> COLLECTED DATA
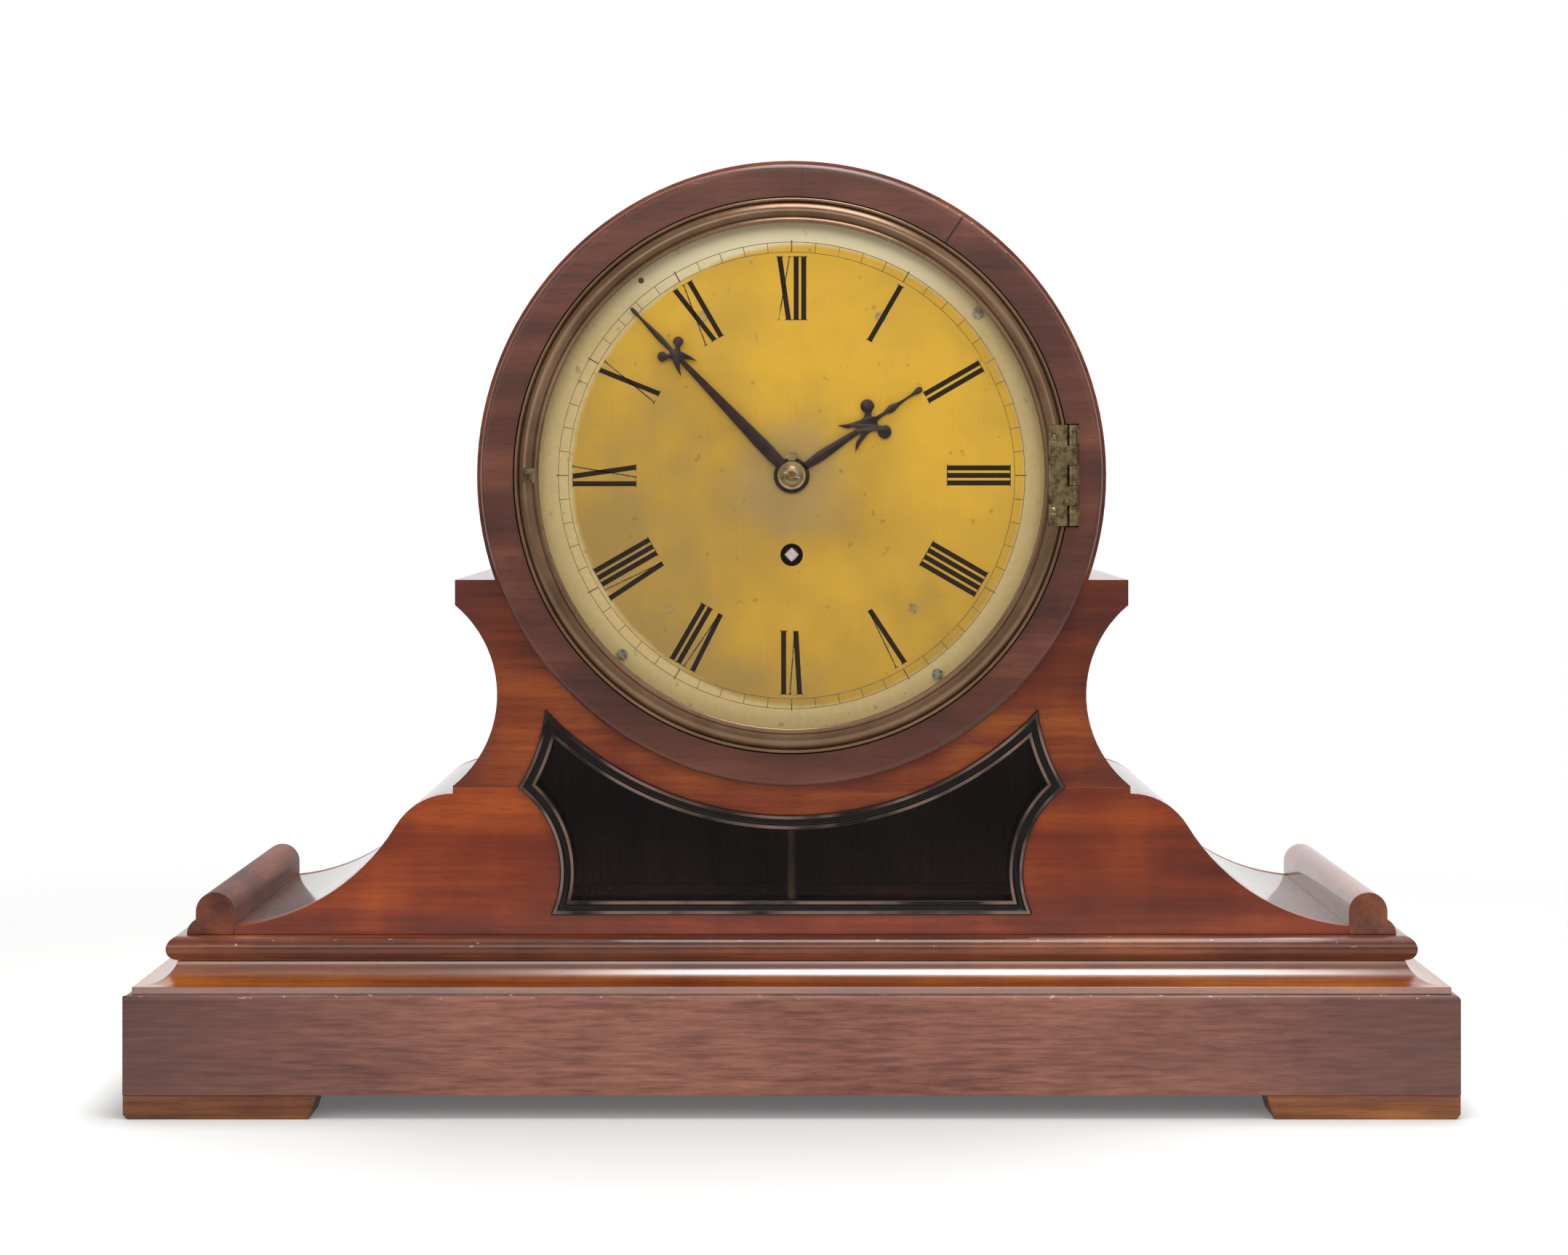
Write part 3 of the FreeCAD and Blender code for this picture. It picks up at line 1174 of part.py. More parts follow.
def crutch():
    """The thin arm behind the back plate, forked round the pendulum rod."""
    x, z = on_dial(PALLET_AT)
    front = BACK_PLATE_BACK + 4.0
    back = front + 1.4
    foot = z - CRUTCH_LENGTH
    arm = block(-CRUTCH_HALF, CRUTCH_HALF, front, back, foot, z)
    boss = disc((x, z), 4.0, front, back)
    inside = ROD_RADIUS + 0.15
    yoke = block(-inside - 1.4, inside + 1.4, front, back, foot - 2.0, foot + 2.0)
    prong = block(inside, inside + 1.4, front, PENDULUM_Y + 3.0, foot - 2.0, foot + 2.0)
    whole = fused([arm, boss, yoke, prong, mirrored(prong)])
    return whole.cut(disc((x, z), ARBOR_RADIUS, front, back))


# ---- pendulum
def suspension_spring():
    thin, wide = SPRING_THICKNESS / 2, SPRING_WIDTH / 2
    return block(-thin, thin, PENDULUM_Y - wide, PENDULUM_Y + wide, DIAL_Z + SPRING_FOOT,
                 DIAL_Z + SPRING_TOP)


def pendulum_rod():
    """The rod, with the block that the spring is clamped in and a thread at its foot."""
    top = DIAL_Z + SPRING_FOOT
    chuck = block(-CHUCK_HALF, CHUCK_HALF, PENDULUM_Y - 4.0, PENDULUM_Y + 4.0, top - CHUCK_DROP,
                  top + CHUCK_RISE)
    thin, wide = SPRING_THICKNESS / 2, SPRING_WIDTH / 2
    slit = block(-thin, thin, PENDULUM_Y - wide, PENDULUM_Y + wide, top, top + CHUCK_RISE)
    rod = upright(0.0, PENDULUM_Y, ROD_RADIUS, ROD_FOOT, top - CHUCK_DROP)
    return fused([chuck.cut(slit), rod])


def pendulum_bob():
    """A lens of brass with a hole for the rod."""
    dome = (BOB_RADIUS ** 2 + (BOB_THICKNESS / 2) ** 2) / BOB_THICKNESS
    shift = dome - BOB_THICKNESS / 2
    front = Part.makeSphere(dome, FreeCAD.Vector(0, PENDULUM_Y + shift, BOB_Z))
    back = Part.makeSphere(dome, FreeCAD.Vector(0, PENDULUM_Y - shift, BOB_Z))
    lens = front.common(back)
    return lens.cut(upright(0.0, PENDULUM_Y, ROD_RADIUS, BOB_Z - BOB_RADIUS, BOB_Z + BOB_RADIUS))


def rating_nut():
    """The round nut that the bob rests on."""
    top = BOB_Z - BOB_RADIUS - NUT_GAP
    body = upright(0.0, PENDULUM_Y, RATING_NUT_RADIUS, top - NUT_HEIGHT, top)
    return body.cut(upright(0.0, PENDULUM_Y, ROD_RADIUS + PIVOT_CLEARANCE, top - NUT_HEIGHT, top))


# ---- mainspring barrel
def spring_barrel():
    at = on_dial(BARREL_AT)
    front, back = PLATE_INNER + 3.0, GREAT_Y[0] - 1.0
    body = disc(at, BARREL_RADIUS, front, back)
    cap = disc(at, BARREL_RADIUS + 1.2, back - 2.0, back)
    return fused([body, cap]).cut(disc(at, BARREL_ARBOR + PIVOT_CLEARANCE, front, back))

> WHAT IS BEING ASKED
Exactly repeat the lines running from the top of the listing to the line bearing "DIAL_Z + SPRING_TOP)", both of those lines included, and only them.

> RESPONSE TO THIS EXERCISE
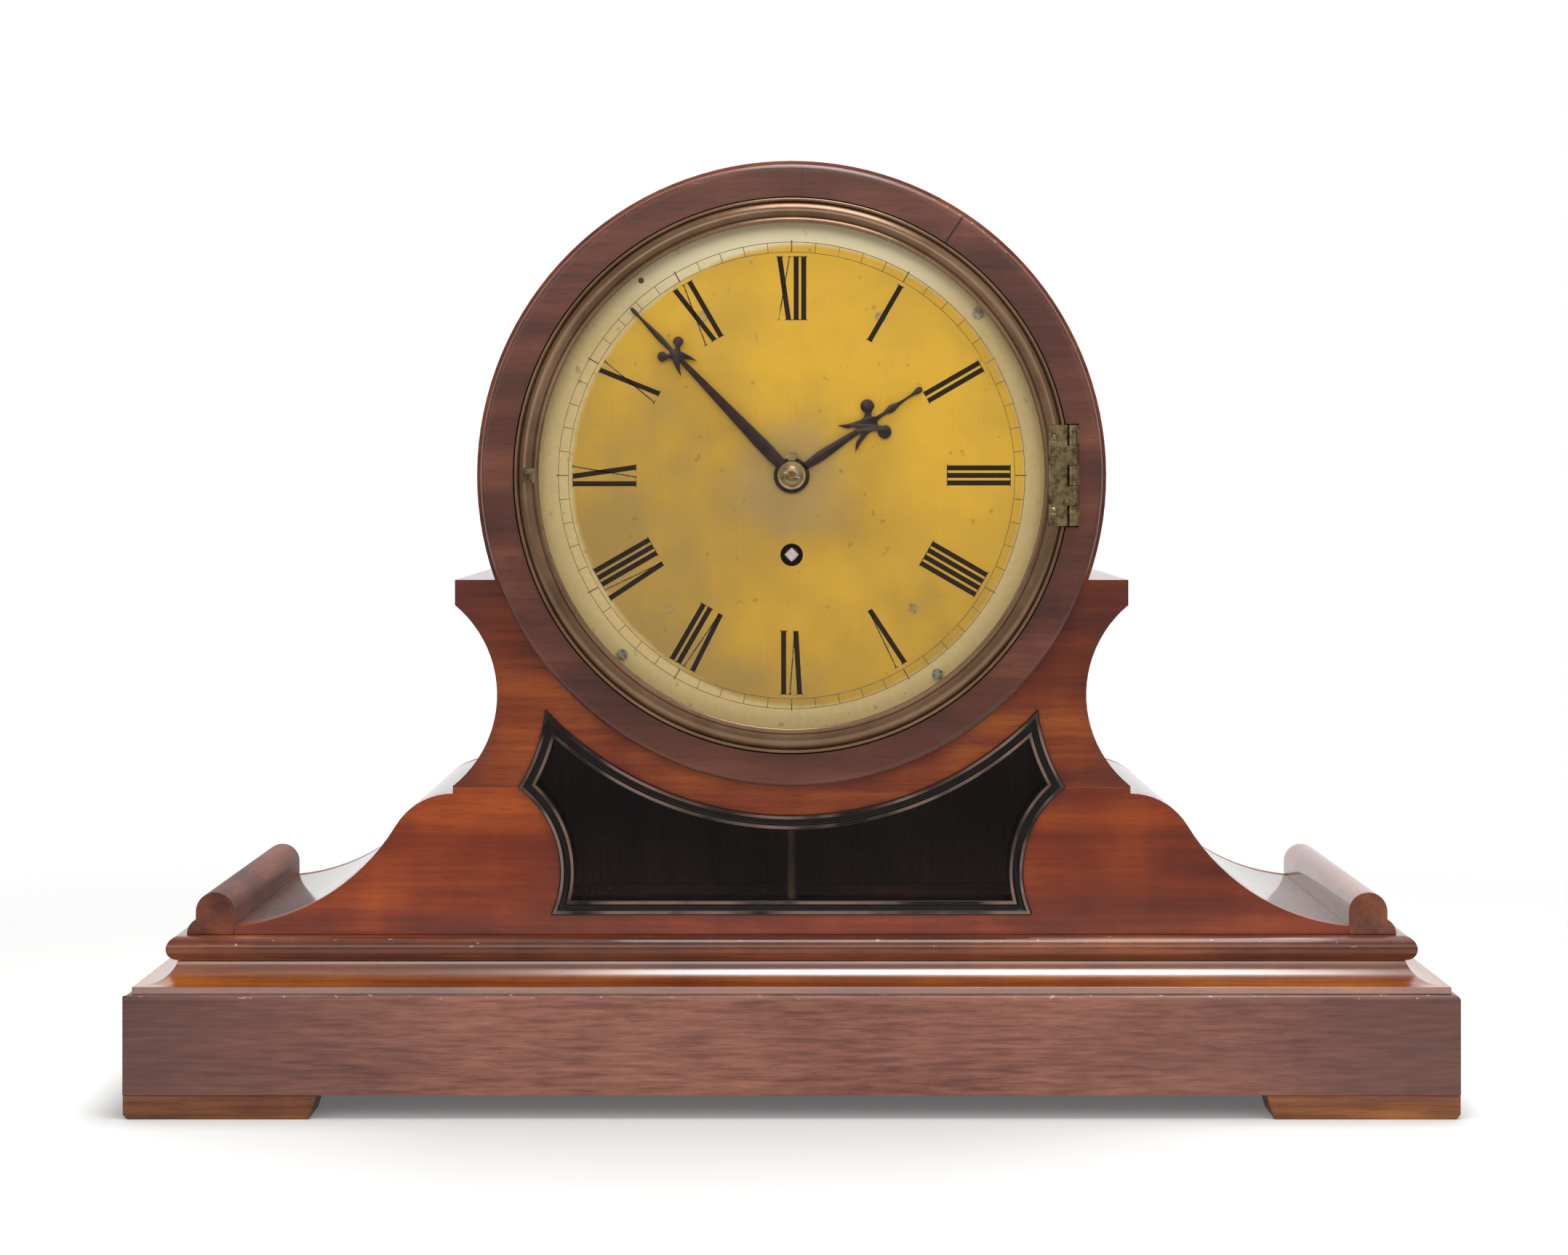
Write part 3 of the FreeCAD and Blender code for this picture. It picks up at line 1174 of part.py. More parts follow.
def crutch():
    """The thin arm behind the back plate, forked round the pendulum rod."""
    x, z = on_dial(PALLET_AT)
    front = BACK_PLATE_BACK + 4.0
    back = front + 1.4
    foot = z - CRUTCH_LENGTH
    arm = block(-CRUTCH_HALF, CRUTCH_HALF, front, back, foot, z)
    boss = disc((x, z), 4.0, front, back)
    inside = ROD_RADIUS + 0.15
    yoke = block(-inside - 1.4, inside + 1.4, front, back, foot - 2.0, foot + 2.0)
    prong = block(inside, inside + 1.4, front, PENDULUM_Y + 3.0, foot - 2.0, foot + 2.0)
    whole = fused([arm, boss, yoke, prong, mirrored(prong)])
    return whole.cut(disc((x, z), ARBOR_RADIUS, front, back))


# ---- pendulum
def suspension_spring():
    thin, wide = SPRING_THICKNESS / 2, SPRING_WIDTH / 2
    return block(-thin, thin, PENDULUM_Y - wide, PENDULUM_Y + wide, DIAL_Z + SPRING_FOOT,
                 DIAL_Z + SPRING_TOP)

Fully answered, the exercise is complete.